Los intereses de Cataluña han estado más presentes en las Cortes Generales que los de cualquier otro territorio español. Sería muy ilustrativo estudiar en las actas del Congreso las veces que aparecen las palabras Cataluña y catalanes, y compararlas con las relativas a otras latitudes; el número de las primeras ganaría por goleada. La diferencia sería tan abultada que un extranjero que no conociese bien la estructura territorial del país pensaría que España se reduce a Cataluña y poco más. Resulta complicado entender cómo se puede decir desde Cataluña que el Gobierno español los explota si ellos han sido, en mayor medida que ninguna otra Comunidad, el Gobierno español, y cómo comprender que el independentismo grite ahora libertad cuando durante cuarenta años ha coaccionado a la otra mitad de Cataluña y cuando recientemente ha sido el Gobierno de la Generalitat el que se he rebelado contra la ley y la Constitución.

Resulta bastante difícil también entender la postura de Joan Majó, quien, tras ser ministro del Gobierno español, ahora se rasga las vestiduras porque el Estado, ante la sedición que representa la ofensiva soberanista, tenga que intervenir en la autonomía catalana para restaurar la legalidad. Bien es verdad que Majó pasó por el gobierno sin pena ni gloria, tan es así que casi se queda sin ministerio porque no le encontraban para ofrecérselo. Es posible que casi nadie se acuerde de él como ministro de Industria, excepto tal vez Pujol que celebró su nombramiento con regocijo. Será por eso por lo que desde que le cesaron de ministro (enseguida) se ha movido con soltura por las puertas giratorias.
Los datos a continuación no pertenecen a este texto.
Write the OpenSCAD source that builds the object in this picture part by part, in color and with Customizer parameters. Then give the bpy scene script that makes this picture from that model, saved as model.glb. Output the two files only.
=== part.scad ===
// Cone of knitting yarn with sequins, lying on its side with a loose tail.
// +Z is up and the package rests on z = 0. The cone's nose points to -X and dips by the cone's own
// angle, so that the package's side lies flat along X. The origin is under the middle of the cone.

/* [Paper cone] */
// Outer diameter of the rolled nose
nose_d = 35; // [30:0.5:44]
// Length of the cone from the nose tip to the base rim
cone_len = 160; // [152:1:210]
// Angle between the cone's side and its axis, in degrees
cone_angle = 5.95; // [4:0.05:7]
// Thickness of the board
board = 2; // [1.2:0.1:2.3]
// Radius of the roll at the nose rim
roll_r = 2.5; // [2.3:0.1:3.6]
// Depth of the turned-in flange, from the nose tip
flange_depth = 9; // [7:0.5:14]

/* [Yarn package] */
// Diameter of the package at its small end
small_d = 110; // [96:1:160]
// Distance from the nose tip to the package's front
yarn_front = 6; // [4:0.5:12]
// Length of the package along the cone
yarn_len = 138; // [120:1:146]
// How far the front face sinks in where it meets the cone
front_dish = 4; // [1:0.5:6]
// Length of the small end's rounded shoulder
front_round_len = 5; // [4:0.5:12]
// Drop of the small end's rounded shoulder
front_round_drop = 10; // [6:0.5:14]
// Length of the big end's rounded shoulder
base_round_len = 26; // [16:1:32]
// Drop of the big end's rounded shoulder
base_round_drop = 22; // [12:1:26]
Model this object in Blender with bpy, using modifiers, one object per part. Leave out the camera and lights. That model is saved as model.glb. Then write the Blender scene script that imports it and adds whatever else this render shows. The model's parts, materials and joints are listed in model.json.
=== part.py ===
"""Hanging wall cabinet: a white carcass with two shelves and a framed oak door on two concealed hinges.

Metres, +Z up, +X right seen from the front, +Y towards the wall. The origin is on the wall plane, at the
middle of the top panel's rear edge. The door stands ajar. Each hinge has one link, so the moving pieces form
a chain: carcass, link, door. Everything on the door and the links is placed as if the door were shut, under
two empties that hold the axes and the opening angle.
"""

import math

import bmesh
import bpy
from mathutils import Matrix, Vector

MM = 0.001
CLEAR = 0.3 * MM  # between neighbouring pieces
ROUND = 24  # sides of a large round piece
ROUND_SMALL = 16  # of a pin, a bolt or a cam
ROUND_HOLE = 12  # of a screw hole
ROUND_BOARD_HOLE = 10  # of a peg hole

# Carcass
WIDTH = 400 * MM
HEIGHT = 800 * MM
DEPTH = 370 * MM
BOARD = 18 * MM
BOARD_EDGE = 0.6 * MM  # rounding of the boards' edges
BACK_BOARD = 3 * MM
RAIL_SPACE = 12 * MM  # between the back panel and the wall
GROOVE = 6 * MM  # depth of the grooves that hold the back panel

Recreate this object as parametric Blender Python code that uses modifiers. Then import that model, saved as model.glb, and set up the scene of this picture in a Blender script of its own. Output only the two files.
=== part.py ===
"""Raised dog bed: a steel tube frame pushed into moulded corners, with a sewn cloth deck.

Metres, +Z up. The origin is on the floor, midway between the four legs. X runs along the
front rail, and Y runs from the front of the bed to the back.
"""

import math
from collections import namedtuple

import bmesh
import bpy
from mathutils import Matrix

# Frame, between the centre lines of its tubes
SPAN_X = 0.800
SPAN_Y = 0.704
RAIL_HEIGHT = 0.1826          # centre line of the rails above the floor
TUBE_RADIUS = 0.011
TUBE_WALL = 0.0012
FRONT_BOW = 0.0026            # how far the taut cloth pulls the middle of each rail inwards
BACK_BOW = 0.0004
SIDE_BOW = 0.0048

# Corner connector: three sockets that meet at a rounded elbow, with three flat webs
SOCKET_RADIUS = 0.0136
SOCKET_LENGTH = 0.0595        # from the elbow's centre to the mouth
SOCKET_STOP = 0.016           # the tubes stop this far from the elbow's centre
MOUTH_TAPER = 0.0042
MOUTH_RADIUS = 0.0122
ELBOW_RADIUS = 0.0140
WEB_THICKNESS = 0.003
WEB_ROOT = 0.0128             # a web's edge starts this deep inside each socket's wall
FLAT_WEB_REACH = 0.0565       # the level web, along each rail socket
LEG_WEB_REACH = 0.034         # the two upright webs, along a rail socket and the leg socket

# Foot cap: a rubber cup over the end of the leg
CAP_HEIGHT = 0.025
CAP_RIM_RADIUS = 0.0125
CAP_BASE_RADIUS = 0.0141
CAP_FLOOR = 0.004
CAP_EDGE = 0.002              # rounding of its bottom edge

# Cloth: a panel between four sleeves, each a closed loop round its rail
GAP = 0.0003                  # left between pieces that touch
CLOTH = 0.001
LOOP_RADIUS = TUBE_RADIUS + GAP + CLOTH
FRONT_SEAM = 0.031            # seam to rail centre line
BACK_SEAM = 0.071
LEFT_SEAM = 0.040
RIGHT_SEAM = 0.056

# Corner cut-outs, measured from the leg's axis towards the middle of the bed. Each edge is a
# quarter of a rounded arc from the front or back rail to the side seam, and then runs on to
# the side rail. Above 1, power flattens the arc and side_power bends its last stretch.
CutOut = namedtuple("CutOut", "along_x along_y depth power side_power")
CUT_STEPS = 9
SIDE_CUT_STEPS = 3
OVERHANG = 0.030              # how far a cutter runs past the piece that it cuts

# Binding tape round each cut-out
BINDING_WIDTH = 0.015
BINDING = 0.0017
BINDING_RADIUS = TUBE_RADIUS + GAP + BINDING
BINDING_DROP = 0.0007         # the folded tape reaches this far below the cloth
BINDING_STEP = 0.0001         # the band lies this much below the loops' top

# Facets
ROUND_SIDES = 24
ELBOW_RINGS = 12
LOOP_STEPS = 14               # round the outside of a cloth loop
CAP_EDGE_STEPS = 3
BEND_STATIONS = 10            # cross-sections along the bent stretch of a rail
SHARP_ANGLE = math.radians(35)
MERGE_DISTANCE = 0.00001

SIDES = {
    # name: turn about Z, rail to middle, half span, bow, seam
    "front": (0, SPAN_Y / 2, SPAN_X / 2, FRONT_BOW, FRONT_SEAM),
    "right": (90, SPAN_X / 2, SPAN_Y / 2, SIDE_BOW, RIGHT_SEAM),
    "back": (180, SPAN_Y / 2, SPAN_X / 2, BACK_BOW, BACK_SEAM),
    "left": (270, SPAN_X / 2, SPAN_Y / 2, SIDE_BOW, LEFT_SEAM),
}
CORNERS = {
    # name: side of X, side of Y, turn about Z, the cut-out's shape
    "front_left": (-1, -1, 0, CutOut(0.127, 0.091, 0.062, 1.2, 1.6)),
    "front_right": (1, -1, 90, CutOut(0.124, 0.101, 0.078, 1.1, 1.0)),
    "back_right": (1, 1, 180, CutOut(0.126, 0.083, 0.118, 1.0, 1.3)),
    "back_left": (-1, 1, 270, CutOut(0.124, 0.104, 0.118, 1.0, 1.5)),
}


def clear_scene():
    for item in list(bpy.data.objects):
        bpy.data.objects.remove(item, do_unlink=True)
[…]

El colmo del cinismo es querer tildar de golpe de Estado la aplicación por parte del Gobierno del art. 155 de la Constitución, cuando han sido ellos, los soberanistas, los que cometieron claramente un golpe de Estado el 6 y el 7 de septiembre al pretender sustituir la legalidad derivada de la Constitución por una legalidad nueva que pretendían hacer emanar exclusivamente del Parlamento de Cataluña. Ahí se encuentra precisamente la trampa, en considerar que el Parlamento de Cataluña es un poder constituyente, cuando tan solo es un poder constituido, constituido por el único poder constituyente legítimo que es el pueblo español en su conjunto. El Parlamento catalán tiene sin duda una legitimidad de origen, pero perdió la legitimidad de ejercicio desde el mismo momento en el que se rebeló contra el orden constitucional. En realidad, no es la aplicación del artículo 155 de la Constitución lo que deslegitima al Gobierno y al Parlamento de la Generalitat, sino el golpe de Estado que cometieron al querer transformarse de poder constituido en poder constituyente.

Se ha especulado mucho estos días acerca de si el 10 de octubre Carles Puigdemont había hecho o no una declaración unilateral de independencia (DUI). Lo cierto es que la independencia estaba proclamada bastante tiempo atrás, al menos desde el 6 o el 7 de septiembre, desde el mismo instante en que los independentistas, violando todos los procedimientos establecidos, aprobaron en el Parlamento Catalán una ley a la que consideraron suprema y por encima de todas las otras leyes, incluyendo el Estatuto y la propia Constitución. Se declararon poder constituyente. Se consumó el golpe de Estado, la insurrección y la sedición. ¿Qué otro camino le quedaba al Estado sino reaccionar ante el desafío?

Lo más sorprendente de todo esto es la actitud que están adoptando formaciones que se denominan de izquierdas, y no solo las pertenecientes al ámbito de la Comunidad Autónoma de Cataluña -lo que quizás podría explicarse por la carga emotiva e irracional que todo nacionalismo comporta-, sino por partidos que pretenden extender su influencia al conjunto del Estado español y que lógicamente deberían defender la unidad y fuerza de ese Estado como única garantía de una política progresista y contrapeso del liberalismo económico. Se han convertido en los hooligans del soberanismo, con un discurso más estridente que el de los propios nacionalistas. Por una vez, tengo que estar de acuerdo con Pedro Sánchez, no veo ninguna bandera de izquierdas entre los secesionistas.